In the middle ring, between the outer ring and the bulls-eye, people usually end up describing thoughts and emotions instead of actual behaviors. Such as, when asked what would change to improve a firm's branding initiative, one group said "More respect for our products and services." OK, that may be accurate, but "respect" is a thought word, not a behavior.
So then you ask a follow-up question: "If the workforce had more respect for our products, what would individuals do that they're not doing now?" Once you do that, people have no trouble getting to the bulls-eye in terms of describing actions and behaviors that the company needs more of -- or, in some cases, less of -- to get to its goals.
This exercise can be a big improvement over those syrupy slogans and mission statements I mentioned earlier, the ones that no one could possibly be against, to actually getting people to think hard about the actions and behaviors needed to reach a goal. It's a good way of determining whether people really understand and support your company's goals.
Can you describe how the phrase "blaming the rat" illustrates what you see as the wrong perspective held by most managers when it comes to rewarding behavior?
[Behavioral psychologist] B.F. Skinner coined the term when, during his early experiments, his rats wouldn't do what he wanted them to do. He later realized his rats were simply responding to a flawed reward system. People don't mean to reward the wrong thing, so they don't think it's their fault when reward systems end up having the opposite effect from what they intended.

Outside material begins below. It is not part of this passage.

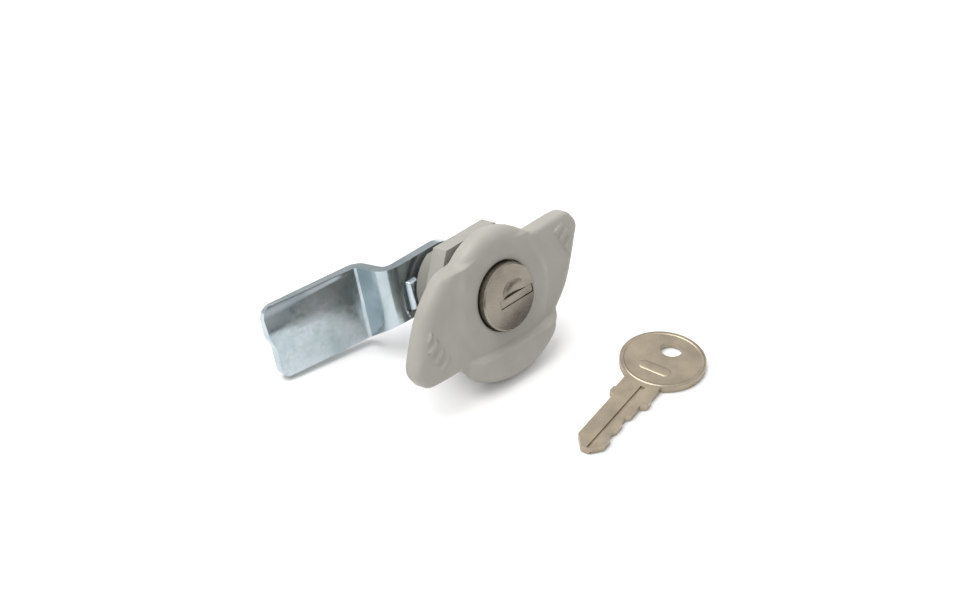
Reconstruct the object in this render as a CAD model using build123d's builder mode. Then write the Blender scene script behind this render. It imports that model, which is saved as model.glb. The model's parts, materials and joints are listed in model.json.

So when an employee does the opposite from what you wanted him to do, you think "How could he do that? I made it perfectly clear what I wanted him to do." We set up reward systems that encourage people to pull punches and not take risks and, when they do, we get upset. It doesn't occur to us to realize that "I bet he thought that was the target I wanted him to hit."
So the point I make in the book is if you say "It's probably my reward system that's at fault," you don't feel so good, but at least you can fix it.